Tatarchan Dadeschkeliani is concerned about the preservation of old customs and traditions and also about the restoration of old buildings. He is currently having a decaying part of his castle renovated. I had the opportunity to be present when the construction work was carried out.  The thickness of the old walls was 80 – 100 cm and the Prince had them rebuilt with the same depth.

Local craftsmen did everything. A particularly skilled man, Alexander Tscharkwiani, was employed as foreman. They burned Lime in a round, open fireplace. The very durable mortar they made from two parts lime on one part sand. The building was the more substantial part of the granary with the floors above. About half of the construction work had been completed when the building was pre-rented for winter on 30 August due to the approaching cold weather. By then, 700 sledges of mortar had already been used. Ox sledges transported the stones and mortar over an inclined plane of raw beams up to the growing wall.

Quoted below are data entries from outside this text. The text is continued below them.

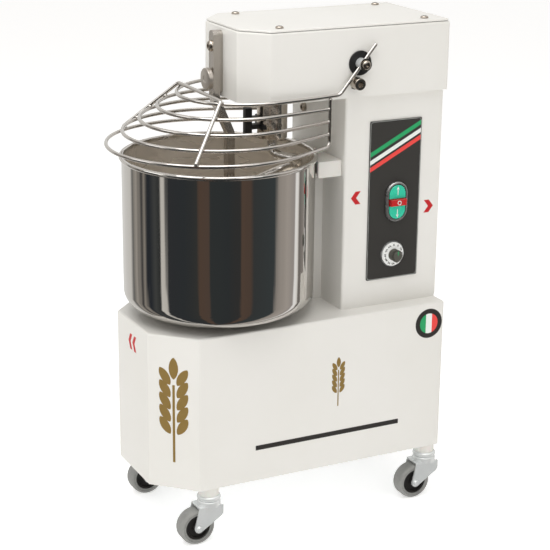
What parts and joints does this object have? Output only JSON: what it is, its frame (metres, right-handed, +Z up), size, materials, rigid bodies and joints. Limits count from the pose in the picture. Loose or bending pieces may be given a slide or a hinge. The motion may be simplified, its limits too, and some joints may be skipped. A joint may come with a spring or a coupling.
{
  "type": "spiral dough mixer",
  "caption": "Free-standing spiral dough mixer: driven steel bowl, spiral tool and breaker bar under a fixed head, with a lifting wire guard and a caster base.",
  "frame": {"origin": "on the floor, under the middle of the whole machine's bounding box", "axes": "+Z up; -Y is the front, where the bowl and guard are; +X is the side with the control panel"},
  "size_m": [0.286, 0.4785, 0.694],
  "materials": {
    "white_paint": "gloss powder coat",
    "zinc_steel": "bright zinc plate",
    "white_plastic": "machined nylon",
    "black_plastic": "moulded",
    "black_rubber": "matte",
    "label": "printed film",
    "green_plastic": "moulded",
    "red_plastic": "moulded",
    "silver_label": "printed dial",
    "cast_housing": "cast, painted grey",
    "ground_steel": "ground",
    "stainless": "polished",
    "grey_tyre": "grey rubber on a plastic hub"
  },
  "bodies": {
    "frame": {"base_housing": "white_paint", "base_plate": "zinc_steel", "caster_sockets": "white_plastic", "caster_stems": "zinc_steel", "cable_gland": "black_plastic", "column_housing": "white_paint", "column_rear_cover": "white_paint", "cover_screws": "zinc_steel", "column_spine": "white_paint", "bowl_guide_block": "white_plastic", "head_casing": "white_paint", "head_cover": "white_paint", "head_cover_gasket": "black_rubber", "control_panel": "label", "switch_bezel": "black_plastic", "timer_scale": "silver_label", "timer_body": "black_plastic", "gear_motor": "cast_housing", "motor_mount": "zinc_steel", "drive_belt": "black_rubber", "shaft_bearings": "cast_housing", "drive_chains": "ground_steel", "bowl_seal": "black_rubber", "spiral_sleeve": "stainless", "deflector_bracket": "black_plastic", "breaker_bar": "stainless", "breaker_backplate": "stainless", "button_head_screws": "zinc_steel", "guard_bushes": "black_plastic", "guard_stop_bolts": "zinc_steel", "guard_switch": "black_plastic"},
    "bowl": {"bowl": "stainless", "bowl_shaft": "ground_steel", "bowl_sprocket": "cast_housing"},
    "spiral": {"spiral_tool": "stainless", "spiral_shaft": "ground_steel", "spiral_sprocket": "cast_housing"},
    "countershaft": {"countershaft": "ground_steel", "countershaft_wheels": "cast_housing"},
    "motor_rotor": {"motor_pulley": "cast_housing"},
    "start_button": {"start_button": "green_plastic"},
    "run_back_button": {"run_back_button": "black_plastic"},
    "stop_button": {"stop_button": "red_plastic"},
    "timer_knob": {"timer_knob": "black_plastic"},
    "clamp_knob": {"clamp_knob": "stainless"},
    "guard": {"guard_top_frame": "stainless", "guard_middle_rings": "stainless", "guard_low_ring": "stainless", "guard_spoke": "stainless", "guard_pivot_bosses": "stainless", "guard_clamp_screws": "zinc_steel"},
    "caster_fork_fl": {"caster_fork_fl": "zinc_steel"},
    "caster_wheel_fl": {"caster_wheel_fl": "grey_tyre"},
    "caster_fork_fr": {"caster_fork_fr": "zinc_steel"},
    "caster_wheel_fr": {"caster_wheel_fr": "grey_tyre"},
    "caster_fork_rl": {"caster_fork_rl": "zinc_steel"},
    "caster_wheel_rl": {"caster_wheel_rl": "grey_tyre"},
    "caster_fork_rr": {"caster_fork_rr": "zinc_steel"},
    "caster_wheel_rr": {"caster_wheel_rr": "grey_tyre"}
  },
  "joints": [
    {"name": "bowl_spin", "type": "hinge", "parent": "frame", "child": "bowl", "pos_m": [0, -0.08635, 0.3], "axis": [0, 0, 1], "continuous": true},
    {"name": "countershaft_spin", "type": "hinge", "parent": "frame", "child": "countershaft", "pos_m": [0, 0.08825, 0.3], "axis": [0, 0, 1], "continuous": true},
    {"name": "spiral_spin", "type": "hinge", "parent": "frame", "child": "spiral", "pos_m": [0, -0.00675, 0.3], "axis": [0, 0, 1], "continuous": true},
    {"name": "motor_spin", "type": "hinge", "parent": "frame", "child": "motor_rotor", "pos_m": [0, 0.16025, 0.3], "axis": [0, 0, 1], "continuous": true},
    {"name": "guard_hinge", "type": "hinge", "parent": "frame", "child": "guard", "pos_m": [0, 0.07915, 0.641], "axis": [-1, 0, 0], "range_deg": [0, 75]},
    {"name": "timer_turn", "type": "hinge", "parent": "frame", "child": "timer_knob", "pos_m": [0.08, 0.14065, 0.37], "axis": [-1, 0, 0], "range_deg": [0, 300]},
    {"name": "clamp_knob_turn", "type": "hinge", "parent": "frame", "child": "clamp_knob", "pos_m": [0, -0.10475, 0.6193], "axis": [0, -1, 0], "range_deg": [0, 360]},
    {"name": "start_button_press", "type": "slide", "parent": "frame", "child": "start_button", "axis": [-1, 0, 0], "range_m": [0, 0.003], "stiffness_N_per_m": 600},
    {"name": "run_back_button_press", "type": "slide", "parent": "frame", "child": "run_back_button", "axis": [-1, 0, 0], "range_m": [0, 0.003], "stiffness_N_per_m": 600},
    {"name": "stop_button_press", "type": "slide", "parent": "frame", "child": "stop_button", "axis": [-1, 0, 0], "range_m": [0, 0.003], "stiffness_N_per_m": 600},
    {"name": "swivel_fl", "type": "hinge", "parent": "frame", "child": "caster_fork_fl", "pos_m": [-0.0894, -0.14275, 0.06], "axis": [0, 0, 1], "continuous": true},
    {"name": "wheel_fl", "type": "hinge", "parent": "caster_fork_fl", "child": "caster_wheel_fl", "pos_m": [-0.0894, -0.16305, 0.025], "axis": [1, 0, 0], "continuous": true},
    {"name": "swivel_fr", "type": "hinge", "parent": "frame", "child": "caster_fork_fr", "pos_m": [0.0894, -0.14275, 0.06], "axis": [0, 0, 1], "continuous": true},
    {"name": "wheel_fr", "type": "hinge", "parent": "caster_fork_fr", "child": "caster_wheel_fr", "pos_m": [0.0894, -0.16305, 0.025], "axis": [1, 0, 0], "continuous": true},
    {"name": "swivel_rl", "type": "hinge", "parent": "frame", "child": "caster_fork_rl", "pos_m": [-0.0894, 0.19975, 0.06], "axis": [0, 0, 1], "continuous": true},
    {"name": "wheel_rl", "type": "hinge", "parent": "caster_fork_rl", "child": "caster_wheel_rl", "pos_m": [-0.0894, 0.17945, 0.025], "axis": [1, 0, 0], "continuous": true},
    {"name": "swivel_rr", "type": "hinge", "parent": "frame", "child": "caster_fork_rr", "pos_m": [0.0894, 0.19975, 0.06], "axis": [0, 0, 1], "continuous": true},
    {"name": "wheel_rr", "type": "hinge", "parent": "caster_fork_rr", "child": "caster_wheel_rr", "pos_m": [0.0894, 0.17945, 0.025], "axis": [1, 0, 0], "continuous": true}
  ],
  "couplings": [
    {"joint": "countershaft_spin", "follows": "bowl_spin", "ratio": 5},
    {"joint": "spiral_spin", "follows": "bowl_spin", "ratio": 8},
    {"joint": "motor_spin", "follows": "bowl_spin", "ratio": 12.5}
  ]
}
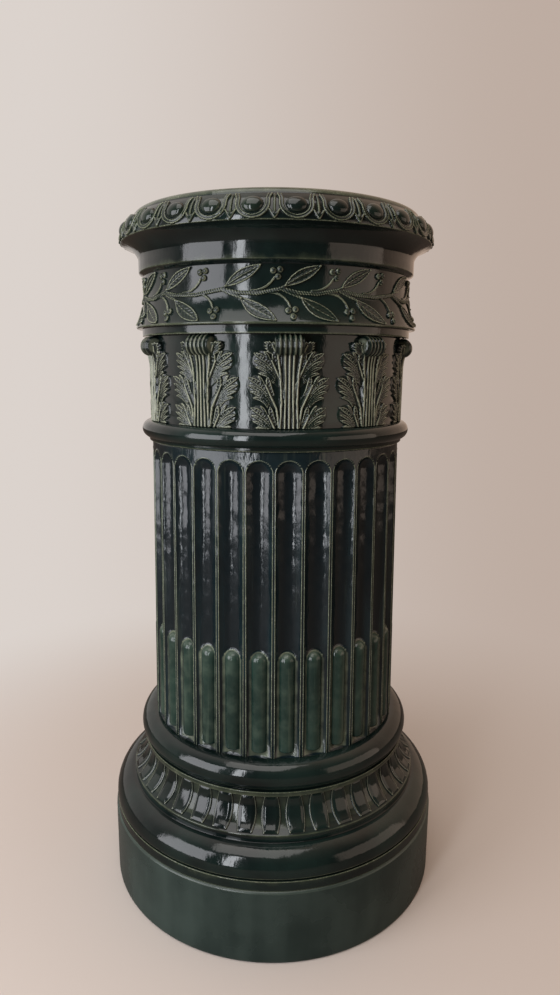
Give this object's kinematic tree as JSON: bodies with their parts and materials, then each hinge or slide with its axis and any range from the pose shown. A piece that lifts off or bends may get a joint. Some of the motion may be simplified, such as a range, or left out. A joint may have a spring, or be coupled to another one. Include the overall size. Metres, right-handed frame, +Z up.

In the Upper Svaneti, the construction of massive stone buildings is less complicated due to the easily accessible slate. Here the walls are dense, smooth and straight, and the roofs they cover with slate. In the other parts of Svaneti wooden shingles are used. These are 10 to 15 cm wide at one-meter length. On the roof, they are weighted down with stones. […]

In Prince Dadiani’s Lower Svaneti, I saw pentagonal log cabins, neatly assembled from oak beams, as grain huts. On one house in Barshi, there was a small, cage-like lookout for the guard in times of war. All the house windows are tiny [Note: like gunshots]. The courtyards usually form a very picturesque arrangement with many balconies, stairs and bridges. In the walls of the castle, you can see the most massive stones at the bottom. These are used to secure the foundations, the less massive blocks are further up, especially since they are easier to transport. In front of the doors of the upper floors, there are running boards on pegs in the wall; inclined footbridges are leading up there.